English immediately made the cross-country drive to Texas and began to work on the pipeline. The labor was challenging and the conditions far from ideal, but they were his only option at the time.

“Opening my own facility was going through my mind, but I just didn’t know how I was going to do it,” English said. “I had all these ideas running through my head that if I could get one investor, who would it be? How would I pay them back?”

Despite having been out of the personal training game for nearly a year, English continued to get calls from former clients. He even worked with the owner of Flex Gym in Victoria, Texas to revamp their training culture. He continued to train, even if it meant commuting to distant gyms or doing his travel workouts that he called “Trailer Park Training.”

By March 2013, however, the work started to dry up. English’s time with the pipeline came to an end, though he continued to search for work. He made it all the way to Louisiana and still had nothing.

“I was running out of money and I was living in a shed,” English said.

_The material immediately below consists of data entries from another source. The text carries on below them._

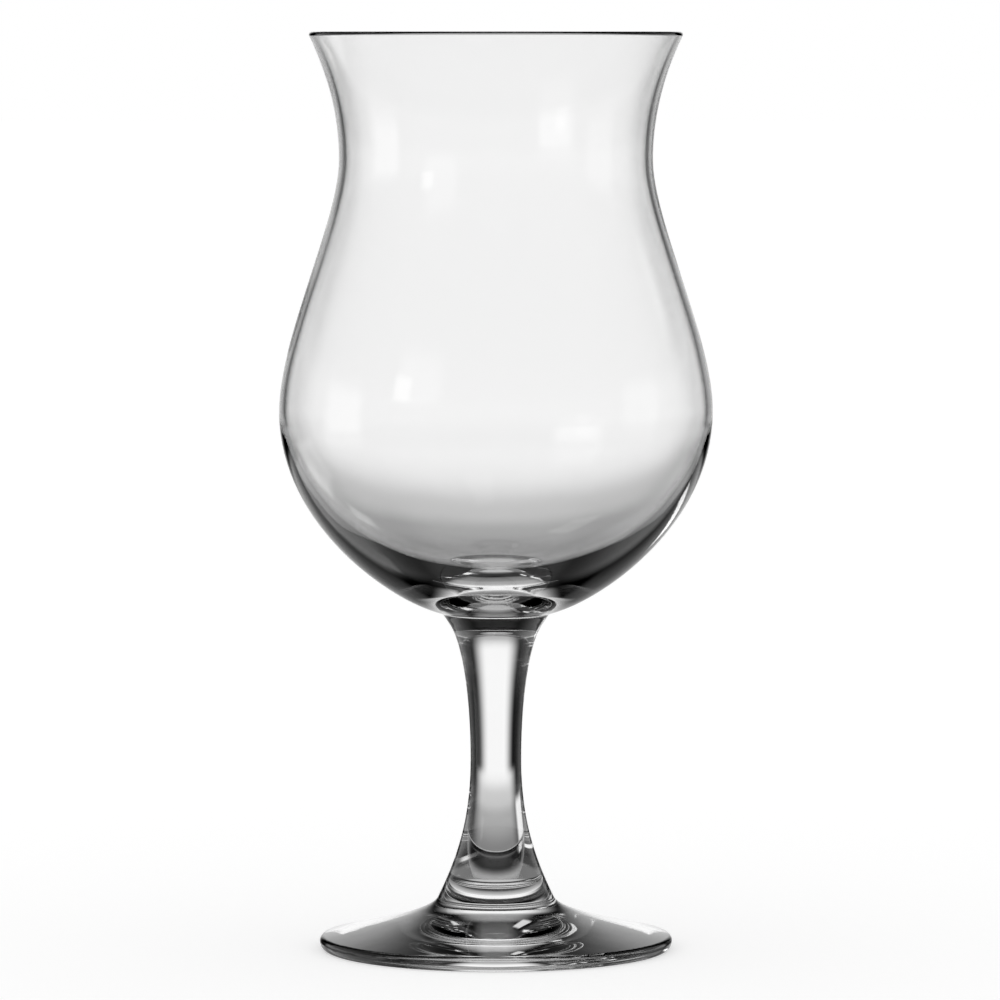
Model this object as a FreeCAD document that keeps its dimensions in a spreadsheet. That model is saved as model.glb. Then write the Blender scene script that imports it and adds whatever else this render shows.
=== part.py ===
import FreeCAD, Part
import os
import re
import Sketcher

# A stemmed cocktail glass made of three turned pieces of glass: foot, stem and bowl.
# Lengths are in millimetres and slopes in degrees. Up is +Z, and the origin is the middle of the foot's rest.
# A share is a curve handle's length as a part of the span that its curve crosses.
SIZES = (
    ("foot_radius", 34.7, "axis to the foot's widest line"),
    ("foot_edge_height", 1.6, "height of the foot's widest line"),
    ("foot_overhang", 1.2, "widest line beyond the flat ring that the glass stands on"),
    ("ring_width", 4.0, "width of that ring"),
    ("foot_hollow", 2.1, "rise of the underside's middle over the table"),
    ("foot_hollow_slope", 9.0, "slope of the underside where it leaves the ring"),
    ("shoulder_inset", 0.9, "widest line beyond the shoulder, where the foot's top turns into its edge"),
    ("shoulder_height", 2.7, "height of that shoulder"),
    ("foot_top_slope", 12.5, "slope of the foot's top at the shoulder"),
    ("hub_height", 10.2, "height of the weld between foot and stem"),
    ("hub_radius", 11.4, "radius of that weld"),
    ("hub_slope", 64.0, "slope of the outline through that weld"),
    ("stem_length", 54.1, "distance between the stem's two welds"),
    ("stem_narrow_height", 27.1, "height of the stem's narrowest place over its lower weld"),
    ("stem_narrow_radius", 5.0, "radius of the stem's narrowest place"),
    ("neck_radius", 9.3, "radius of the weld between stem and bowl"),
    ("neck_slope", 55.0, "slope of the outline through that weld"),
    ("bowl_height", 115.7, "height of the bowl over its weld"),
    ("corner_width", 1.8, "radial width of the corner between the neck and the bowl's underside"),
    ("corner_rise", 1.9, "height of that corner over the weld"),
    ("underside_slope", 14.0, "slope of the outline where the corner ends"),
    ("belly_radius", 42.5, "axis to the outside of the belly"),
    ("belly_height", 41.6, "height of the belly's widest line over the weld"),
    ("belly_wall", 1.25, "thickness of the glass at the belly"),
    ("waist_radius", 30.7, "axis to the outside of the waist"),
    ("waist_height", 91.0, "height of the waist over the weld"),
    ("waist_wall", 1.5, "thickness of the glass at the waist"),
    ("lip_radius", 36.5, "axis to the outside of the rounded lip"),
    ("lip_wall", 1.25, "thickness of the glass at the lip"),
    ("lip_flare", 26.0, "lean of the lip away from upright"),
    ("floor_height", 7.2, "height of the bowl's inside bottom over the weld"),
    ("half_round_share", 0.667, "handle of a half round end over the end's width"),
    ("foot_edge_share", 0.55, "foot's round edge"),
    ("hollow_middle_share", 0.4, "underside at its middle, over the ring's inside radius"),
    ("hollow_ring_share", 0.3, "underside at the ring, over the ring's inside radius"),
    ("hub_share", 0.13, "hub below the lower weld, over the foot's radial span"),
    ("foot_top_share", 0.59, "foot's top at the shoulder, over the foot's radial span"),
    ("stem_foot_share", 0.32, "stem at its lower weld, over the stem's lower part"),
    ("stem_lower_share", 0.43, "stem below its narrowest place, over the stem's lower part"),
    ("stem_upper_share", 0.44, "stem above its narrowest place, over the stem's upper part"),
    ("stem_neck_share", 0.185, "stem at its upper weld, over the stem's upper part"),
    ("neck_share", 0.65, "bowl above its weld, over the neck corner's rise"),
    ("corner_share", 0.45, "neck corner at the underside, over the corner's rise"),
    ("underside_share", 0.3, "bowl's underside, over its radial span"),
    ("bowl_outside_share", 0.57, "outside below the belly, over the height from the corner to the belly"),
    ("belly_share", 0.29, "walls above the belly, over the height from belly to waist"),
    ("waist_share", 0.245, "walls below the waist, over the height from belly to waist"),
    ("flare_share", 0.33, "flare at both ends, over the height from waist to lip"),
    ("inside_share", 0.41, "inside below the belly, over the depth from the belly to the inside bottom"),
    ("floor_share", 0.645, "inside bottom at the axis, over the inside radius at the belly"),
)


def add_sizes(doc):
    sheet = doc.addObject("Spreadsheet::Sheet", "Sizes")
    for row, (name, number, meaning) in enumerate(SIZES, start=1):
        sheet.set("A%d" % row, name)
        sheet.set("B%d" % row, str(number))
        sheet.setAlias("B%d" % row, name)
        sheet.set("C%d" % row, meaning)
    doc.recompute()


def named(text):
    """Spell out an expression that uses the names of sizes."""
    known = {name for name, number, meaning in SIZES}
    return re.sub("[a-z_]+", lambda word: "Sizes." + word[0] if word[0] in known else word[0], text)


def number_of(sketch, text):
    return float(sketch.evalExpression(text))


def point_of(sketch, place):
    return FreeCAD.Vector(number_of(sketch, named(place[0])), number_of(sketch, named(place[1])), 0)


def hold(sketch, element, end, place, name):
    """Tie one end of an element to its distance from the axis and its height."""
    across, up = place
    for kind, text, line, suffix in (("DistanceX", across, -2, "across"), ("DistanceY", up, -1, "up")):
        if text == "0":
            sketch.addConstraint(Sketcher.Constraint("PointOnObject", element, end, line))
            continue
        formula = named(text)
        length = number_of(sketch, formula)
        index = sketch.addConstraint(Sketcher.Constraint(kind, -1, 1, element, end, length))
        sketch.renameConstraint(index, name + "_" + suffix)
        sketch.setExpression("Constraints." + name + "_" + suffix, formula)


def add_line(sketch, start, end):
    return sketch.addGeometry(Part.LineSegment(point_of(sketch, start), point_of(sketch, end)), False)


def add_curve(sketch, places, name):
    """Add one cubic curve from its two ends and the two handle points between them."""
    poles = [point_of(sketch, place) for place in places]
    curve = sketch.addGeometry(Part.BSplineCurve(poles, None, None, False, 3, None, False), False)
    marks = [sketch.addGeometry(Part.Circle(pole, FreeCAD.Vector(0, 0, 1), 1), True) for pole in poles]
    sketch.addConstraint(Sketcher.Constraint("Weight", marks[0], 1))
    for number, mark in enumerate(marks):
        if number:
            sketch.addConstraint(Sketcher.Constraint("Equal", marks[0], mark))
        kind = "InternalAlignment:Sketcher::BSplineControlPoint"
        sketch.addConstraint(Sketcher.Constraint(kind, mark, 3, curve, number))
    hold(sketch, marks[1], 3, places[1], name + "_leaving")
    hold(sketch, marks[2], 3, places[2], name + "_arriving")
    return curve


def add_outline(body, start, steps):
    """Draw a closed outline on the body's own XZ plane: each step ends at its last place."""
    sketch = body.newObject("Sketcher::SketchObject", body.Name + "Outline")
    plane = next(part for part in body.Origin.OriginFeatures if part.Role == "XZ_Plane")
    sketch.AttachmentSupport = (plane, [""])
    sketch.MapMode = "FlatFace"
    elements = []
    place = start
    for name, places in steps:
        if len(places) == 1:
            elements.append(add_line(sketch, place, places[0]))
        else:
            elements.append(add_curve(sketch, [place] + places, name))
        place = places[-1]
    for element, following in zip(elements, elements[1:] + elements[:1]):
        sketch.addConstraint(Sketcher.Constraint("Coincident", element, 2, following, 1))
    for element, (name, places) in zip(elements, steps):
        hold(sketch, element, 2, places[-1], name)
    return sketch


def turn(doc, name, label, base, start, steps):
    """Make one body whose outline is turned about its axis and whose base sits at the given height."""
    body = doc.addObject("PartDesign::Body", name)
    body.Label = label
    body.setExpression("Placement.Base.z", named(base))
    sketch = add_outline(body, start, steps)
    solid = body.newObject("PartDesign::Revolution", name + "Turned")
    solid.Profile = sketch
    solid.ReferenceAxis = (sketch, ["V_Axis"])
    solid.Angle = 360
    sketch.Visibility = False
    return body


def make_foot(doc):
    ring_outside = "(foot_radius - foot_overhang)"
    ring_inside = "(foot_radius - foot_overhang - ring_width)"
    shoulder = "(foot_radius - shoulder_inset)"
    top_span = "(foot_radius - shoulder_inset - hub_radius)"
    top_handle = "foot_top_share * " + top_span
    hub_handle = "hub_share * " + top_span
    edge_handle = "foot_edge_share * shoulder_inset"
    hollow_handle = "hollow_ring_share * " + ring_inside
    steps = [
        ("rest", [(ring_outside, "0")]),
        ("edge_below", [(ring_outside + " + foot_edge_share * foot_overhang", "0"),
                        ("foot_radius", "foot_edge_height * (1 - foot_edge_share)"),
                        ("foot_radius", "foot_edge_height")]),
        ("edge_above", [("foot_radius",
                         "foot_edge_height + foot_edge_share * (shoulder_height - foot_edge_height)"),
                        (shoulder + " + " + edge_handle + " * cos(foot_top_slope)",
                         "shoulder_height - " + edge_handle + " * sin(foot_top_slope)"),
                        (shoulder, "shoulder_height")]),
        ("top", [(shoulder + " - " + top_handle + " * cos(foot_top_slope)",
                  "shoulder_height + " + top_handle + " * sin(foot_top_slope)"),
                 ("hub_radius + " + hub_handle + " * cos(hub_slope)",
                  "hub_height - " + hub_handle + " * sin(hub_slope)"),
                 ("hub_radius", "hub_height")]),
        ("weld", [("0", "hub_height")]),
        ("axis", [("0", "foot_hollow")]),
        ("hollow", [("hollow_middle_share * " + ring_inside, "foot_hollow"),
                    (ring_inside + " - " + hollow_handle + " * cos(foot_hollow_slope)",
                     hollow_handle + " * sin(foot_hollow_slope)"),
                    (ring_inside, "0")]),
    ]
    return turn(doc, "Foot", "foot", "0", (ring_inside, "0"), steps)


def make_stem(doc):
    upper_part = "(stem_length - stem_narrow_height)"
    lower = "stem_foot_share * stem_narrow_height"
    upper = "stem_neck_share * " + upper_part
    steps = [
        ("lower_weld", [("hub_radius", "0")]),
        ("lower", [("hub_radius - " + lower + " * cos(hub_slope)", lower + " * sin(hub_slope)"),
                   ("stem_narrow_radius", "stem_narrow_height * (1 - stem_lower_share)"),
                   ("stem_narrow_radius", "stem_narrow_height")]),
        ("upper", [("stem_narrow_radius", "stem_narrow_height + stem_upper_share * " + upper_part),
                   ("neck_radius - " + upper + " * cos(neck_slope)",
                    "stem_length - " + upper + " * sin(neck_slope)"),
                   ("neck_radius", "stem_length")]),
        ("upper_weld", [("0", "stem_length")]),
        ("axis", [("0", "0")]),
    ]
    return turn(doc, "Stem", "stem", "hub_height", ("0", "0"), steps)


def wall_places(radius_at_belly, radius_at_waist):
    """Places of the upright wall from belly to waist, for the outside or for the inside."""
    span = "(waist_height - belly_height)"
    return [(radius_at_belly, "belly_height + belly_share * " + span),
            (radius_at_waist, "waist_height - waist_share * " + span),
            (radius_at_waist, "waist_height")]


def flare_places(radius_at_waist, side):
    """Places of the flare from waist to lip. The side is the sign that leads from mid-wall to the surface."""
    span = "(bowl_height - waist_height)"
    across = "lip_radius - lip_wall / 2 %s lip_wall / 2 * cos(lip_flare)" % side
    up = "bowl_height - lip_wall / 2 %s lip_wall / 2 * sin(lip_flare)" % {"+": "-", "-": "+"}[side]
    return [(radius_at_waist, "waist_height + flare_share * " + span),
            (across + " - flare_share * " + span + " * sin(lip_flare)",
             up + " - flare_share * " + span + " * cos(lip_flare)"),
            (across, up)]


def make_bowl(doc):
    inner_belly = "(belly_radius - belly_wall)"
    inner_waist = "(waist_radius - waist_wall)"
    underside = "(neck_radius + corner_width)"
    corner_handle = "corner_share * corner_rise"
    underside_handle = "underside_share * (belly_radius - neck_radius - corner_width)"
    outside = flare_places("waist_radius", "+")
    inside = flare_places(inner_waist, "-")
    inner_wall = wall_places(inner_belly, inner_waist)
    lip_out = " + half_round_share * lip_wall * sin(lip_flare)"
    lip_up = " + half_round_share * lip_wall * cos(lip_flare)"
    steps = [
        ("weld", [("neck_radius", "0")]),
        ("corner", [("neck_radius + neck_share * corner_rise * cos(neck_slope)",
                     "neck_share * corner_rise * sin(neck_slope)"),
                    (underside + " - " + corner_handle + " * cos(underside_slope)",
                     "corner_rise - " + corner_handle + " * sin(underside_slope)"),
                    (underside, "corner_rise")]),
        ("outside", [(underside + " + " + underside_handle + " * cos(underside_slope)",
                      "corner_rise + " + underside_handle + " * sin(underside_slope)"),
                     ("belly_radius",
                      "belly_height - bowl_outside_share * (belly_height - corner_rise)"),
                     ("belly_radius", "belly_height")]),
        ("outer_wall", wall_places("belly_radius", "waist_radius")),
        ("outer_flare", outside),
        ("lip", [(outside[2][0] + lip_out, outside[2][1] + lip_up),
                 (inside[2][0] + lip_out, inside[2][1] + lip_up),
                 inside[2]]),
        ("inner_flare", [inside[1], inside[0], (inner_waist, "waist_height")]),
        ("inner_wall", [inner_wall[1], inner_wall[0], (inner_belly, "belly_height")]),
        ("inside", [(inner_belly, "belly_height - inside_share * (belly_height - floor_height)"),
                    ("floor_share * " + inner_belly, "floor_height"),
                    ("0", "floor_height")]),
        ("axis", [("0", "0")]),
    ]
    return turn(doc, "Bowl", "bowl", "hub_height + stem_length", ("0", "0"), steps)


def check(doc):
    for item in doc.Objects:
        faults = {"Invalid", "Error"}.intersection(item.State)
        if faults:
            raise RuntimeError("%s is %s" % (item.Name, ", ".join(sorted(faults))))
        shape = getattr(item, "Shape", None)
        if shape is not None and (shape.isNull() or not shape.isValid()):
            raise RuntimeError("%s has no valid shape" % item.Name)


def write(bodies):
    os.makedirs("parts", exist_ok=True)
    for body in bodies:
        body.Shape.exportStep("parts/%s.step" % body.Label)


def main():
    doc = FreeCAD.newDocument("StemmedGlass")
    add_sizes(doc)
    bodies = [make_foot(doc), make_stem(doc), make_bowl(doc)]
    doc.recompute()
    check(doc)
    write(bodies)


main()
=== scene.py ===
import math

import bpy
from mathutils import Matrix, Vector


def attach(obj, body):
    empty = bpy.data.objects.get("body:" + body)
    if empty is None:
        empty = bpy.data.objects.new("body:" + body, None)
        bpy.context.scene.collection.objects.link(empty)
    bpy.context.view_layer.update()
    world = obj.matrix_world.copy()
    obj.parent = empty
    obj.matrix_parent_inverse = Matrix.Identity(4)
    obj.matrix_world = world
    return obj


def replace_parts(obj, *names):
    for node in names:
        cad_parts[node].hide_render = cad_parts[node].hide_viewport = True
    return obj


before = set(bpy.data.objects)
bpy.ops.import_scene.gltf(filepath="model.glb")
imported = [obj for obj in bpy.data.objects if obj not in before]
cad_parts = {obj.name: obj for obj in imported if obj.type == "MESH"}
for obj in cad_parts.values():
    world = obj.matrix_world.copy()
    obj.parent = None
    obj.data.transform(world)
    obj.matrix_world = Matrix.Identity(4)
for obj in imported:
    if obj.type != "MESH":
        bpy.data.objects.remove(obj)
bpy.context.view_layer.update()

MM = 0.001

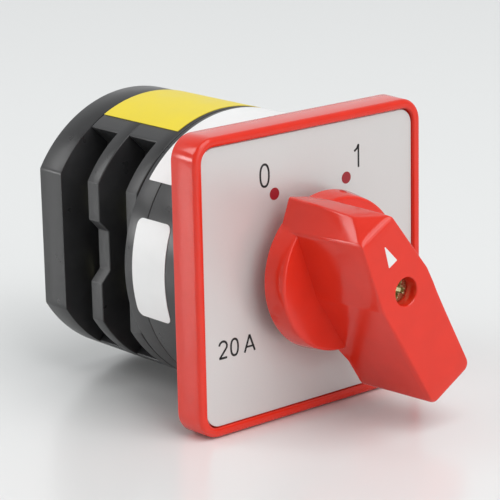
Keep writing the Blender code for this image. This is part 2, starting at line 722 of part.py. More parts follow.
for name, (x, z) in zip(("top", "bottom"), tie_centres):
    tie_place = place(f"tie_place_{name}", x, 0, z)
    screw(f"tie_screw_{name}", 2.8 * MM, (40.3 * MM, counterbore + GAP), 4.2 * MM, zinc,
          tie_place)

# ---- labels ---------------------------------------------------------------------------

LABEL_THICKNESS = 0.15 * MM


def label(name, middle, half, y0, y1, material):
    """A thin sheet wrapped round the body, half its angle either side of middle."""
    inner = BODY_RADIUS + GAP
    start = radians(middle - half)
    end = radians(middle + half)
    steps = max(9, int(half / 2))
    prism(name, ring_sector(inner, inner + LABEL_THICKNESS, start, end, steps), y0, y1, material)


label("yellow_label", 0, 26, 15.1 * MM, 34.5 * MM, yellow)
label("top_label", 0, 52, 0.5 * MM, 13.1 * MM, white)
label("side_label", -88, 20.5, 3.9 * MM, 12.0 * MM, white)
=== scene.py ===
"""Looks of a panel-mounted rotary cam switch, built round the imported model, in metres.

X is to the right and Z is up for a person facing the knob, and Y runs from the knob into
the panel. Angles named psi run clockwise from straight up as that person sees them.
"""
import json

import bmesh
import bpy
import numpy as np
from mathutils import Matrix, Vector


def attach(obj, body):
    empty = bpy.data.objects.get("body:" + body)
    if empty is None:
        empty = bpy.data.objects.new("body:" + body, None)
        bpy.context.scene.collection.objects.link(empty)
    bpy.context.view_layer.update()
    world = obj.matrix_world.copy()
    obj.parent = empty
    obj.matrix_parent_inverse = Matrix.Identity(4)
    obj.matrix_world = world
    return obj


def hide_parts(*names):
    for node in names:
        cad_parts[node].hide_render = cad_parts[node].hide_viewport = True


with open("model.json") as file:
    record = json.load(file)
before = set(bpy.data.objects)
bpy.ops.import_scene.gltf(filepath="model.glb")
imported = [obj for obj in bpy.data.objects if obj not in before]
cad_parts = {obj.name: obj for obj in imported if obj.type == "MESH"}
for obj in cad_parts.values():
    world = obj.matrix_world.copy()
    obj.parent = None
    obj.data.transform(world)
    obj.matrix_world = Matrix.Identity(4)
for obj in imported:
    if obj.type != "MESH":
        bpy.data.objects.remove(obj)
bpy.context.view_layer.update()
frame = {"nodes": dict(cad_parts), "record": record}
MM = 0.001

# ---- camera ---------------------------------------------------------------------------
# A long lens, left of the knob and a little above it. The Standard view transform shows
# the colours as the materials give them.

CAMERA_PLACE = Vector((-0.23880, -0.26904, 0.09851))
YAW, PITCH, ROLL = np.radians((40.57, 15.07, 1.17))


def camera_matrix():
    """Look along yaw from +Y towards +X, tipped down by pitch, then roll about that line."""
    forward = np.array([np.sin(YAW) * np.cos(PITCH), np.cos(YAW) * np.cos(PITCH),
                        -np.sin(PITCH)])
    level = np.array([np.cos(YAW), -np.sin(YAW), 0.0])
    down = np.cross(forward, level)
    right = np.cos(ROLL) * level + np.sin(ROLL) * down
    up = np.sin(ROLL) * level - np.cos(ROLL) * down
    turn = Matrix(np.array([right, up, -forward]).T.tolist()).to_4x4()
    return Matrix.Translation(CAMERA_PLACE) @ turn


camera_data = bpy.data.cameras.new("camera")
camera_data.sensor_width = 36.0
camera_data.lens = 167.6
camera_data.clip_start = 0.01
camera = bpy.data.objects.new("camera", camera_data)
camera.matrix_world = camera_matrix()
bpy.context.scene.collection.objects.link(camera)
bpy.context.scene.camera = camera
bpy.context.scene.view_settings.view_transform = "Standard"

# ---- detent housing -------------------------------------------------------------------
# The round cup behind the panel that holds the detent. Dark grey moulded plastic,
# turned here from its profile, with the thin steps that its cover leaves at the joint.

BODY_RADIUS = 22.64 * MM
EDGE = 0.2 * MM


def fillet(corners, radii, steps=5):
    """Round a closed outline: each corner becomes the arc that touches both its sides.

    The arc starts radius / tan(half the corner's angle) before the corner, and its
    points are the ends' tangent points swung round the arc's centre by equal angles.
    """
    corners = np.asarray(corners, float)
    radii = np.broadcast_to(radii, len(corners))
    rounded = []
    for i, corner in enumerate(corners):
        back = corners[i - 1] - corner
        ahead = corners[(i + 1) % len(corners)] - corner
        back_length = np.linalg.norm(back)
        ahead_length = np.linalg.norm(ahead)
        back /= back_length
        ahead /= ahead_length
        half = 0.5 * np.arccos(np.clip(back @ ahead, -1, 1))
        if radii[i] <= 0 or half > 1.55:
            rounded.append(corner[None])
            continue
        reach = min(radii[i] / np.tan(half), 0.49 * min(back_length, ahead_length))
        radius = reach * np.tan(half)
        middle = back + ahead
        middle /= np.linalg.norm(middle)
        centre = corner + middle * radius / np.sin(half)
        first = corner + back * reach - centre
        last = corner + ahead * reach - centre
        sweep = np.pi - 2 * half
        turn = np.sign(first[0] * last[1] - first[1] * last[0])
        angles = turn * np.linspace(0, sweep, steps)
        cosine, sine = np.cos(angles), np.sin(angles)
        arc = np.stack([first[0] * cosine - first[1] * sine,
                        first[0] * sine + first[1] * cosine], axis=1)
        rounded.append(centre + arc)
    return np.concatenate(rounded)


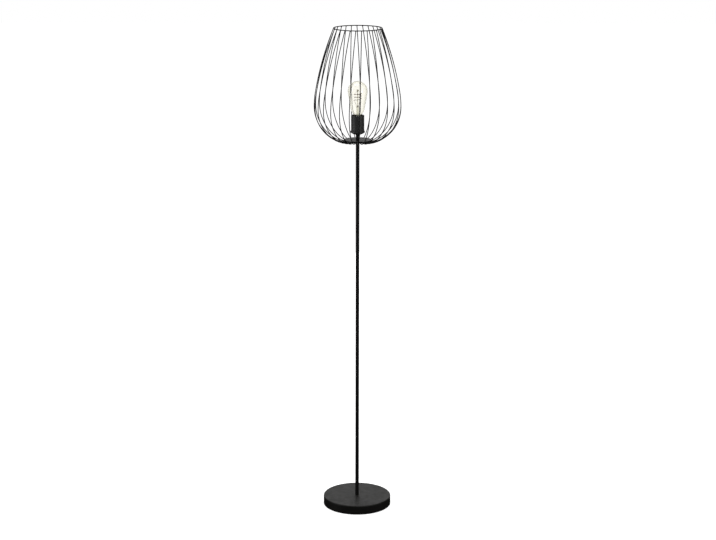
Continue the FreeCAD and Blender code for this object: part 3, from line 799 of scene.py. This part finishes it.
fit(filament, "bulb", "filament", "bulb_filament")


# ---- studio ----------------------------------------------------------------
# A pale floor and a white surround, with soft lights above, behind and beside
# the lamp. The camera stands in front, a little above the lamp's head.

def softbox(name, place, target, width, height, power):
    """A soft light that faces a target and isn't seen itself."""
    data = bpy.data.lights.new(name, "AREA")
    data.shape = "RECTANGLE"
    data.size = width
    data.size_y = height
    data.energy = power
    light = bpy.data.objects.new(name, data)
    light.location = place
    facing = Vector(target) - Vector(place)
    light.rotation_euler = facing.to_track_quat("-Z", "Y").to_euler()
    light.visible_camera = False
    light.visible_transmission = False
    bpy.context.scene.collection.objects.link(light)


softbox("light_above", (0, 0.4, 3.6), (0, 0, 0), 2.4, 2.4, 60)
softbox("light_behind", (0, 3.4, 1.3), (0, 0, 0.9), 5.0, 3.4, 55)
softbox("light_left", (-2.6, -0.8, 1.5), (0, 0, 0.9), 1.0, 2.4, 36)
softbox("light_right", (2.4, -1.8, 1.7), (0, 0, 0.9), 1.0, 2.2, 36)

floor_half = 14.0
floor_glow_near = 0.8
floor_glow_far = 1.05
floor_finish = Finish("pale_floor", {"Base Color": (0.8, 0.8, 0.8, 1), "Roughness": 0.9,
                                     "Specular IOR Level": 0.1,
                                     "Emission Color": (1, 1, 1, 1)})
distance = floor_finish.nodes.new("ShaderNodeVectorMath")
distance.operation = "LENGTH"
floor_finish.link(floor_finish.place, distance.inputs[0])
floor_finish.vary("Emission Strength", distance.outputs["Value"], floor_glow_near, floor_glow_far)
mesh = bmesh.new()
bmesh.ops.create_grid(mesh, x_segments=8, y_segments=8, size=floor_half)
floor = mesh_object("floor", mesh, floor_finish)
floor.visible_diffuse = False
floor.visible_glossy = False

world = bpy.data.worlds.new("white_surround")
world.use_nodes = True
world.node_tree.nodes["Background"].inputs["Color"].default_value = (1, 1, 1, 1)
world.node_tree.nodes["Background"].inputs["Strength"].default_value = 1.0
world.cycles_visibility.diffuse = False
world.cycles_visibility.glossy = False
bpy.context.scene.world = world
bpy.context.scene.view_settings.view_transform = "Standard"

camera_place = (0.0019, -5.751, 2.238)
camera_tilt = math.radians(75.93)
camera_roll = math.radians(0.1)
camera_lens = 92.67
camera_sensor = 36
lens = bpy.data.cameras.new("camera")
lens.lens = camera_lens
lens.sensor_width = camera_sensor
camera = bpy.data.objects.new("camera", lens)
camera.location = camera_place
turn = Matrix.Rotation(camera_tilt, 3, "X") @ Matrix.Rotation(camera_roll, 3, "Z")
camera.rotation_euler = turn.to_euler()
bpy.context.scene.collection.objects.link(camera)
bpy.context.scene.camera = camera

bpy.context.view_layer.update()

It was time for a change. “I had all these clients calling me and I thought, ‘Well, I can go broke down here and not have anybody, or I can go back to Connecticut with the little money I have and try to figure something out,’” English said.

He began to compile a list of former clients he believed would follow him to a new facility, and made a proposition.

“If I could get 10 or 15 small investors I could have them put up money to essentially pay for their membership, but really buy equipment,” English said. The response was positive, and English pursued the project.

“I got enough people to start and it took me about two months to find a place,” English said. “When I got back I was living with my girlfriend. Thank God for her; I wouldn’t be where I am if it weren’t for her.”

With all the beginning trials of starting SPD Factory now behind him, English still today strives to improve his facility and the lives of his clients. One client in particular with whom English has developed a close personal relationship is a 70-year-old man by the name of David, who suffers from Parkinson’s disease.

“It’s really cool to watch him get better when he’s supposed to be getting worse,” English said. “Parkinson’s is a progressively worse disease. He’s getting better, and it’s due to the fact that he’s working. He’s training.”

Rob English gym turf area 051514

You can find out more about Rob English and SPD Factory through the facility website, www.spdfactory.com. On any typical day, clients (who are required to be at least of high school age) can choose to perform either the strength or the conditioning programs English writes on the board of SPD Factory. He also offers personalized programming and general (or open-gym style) training.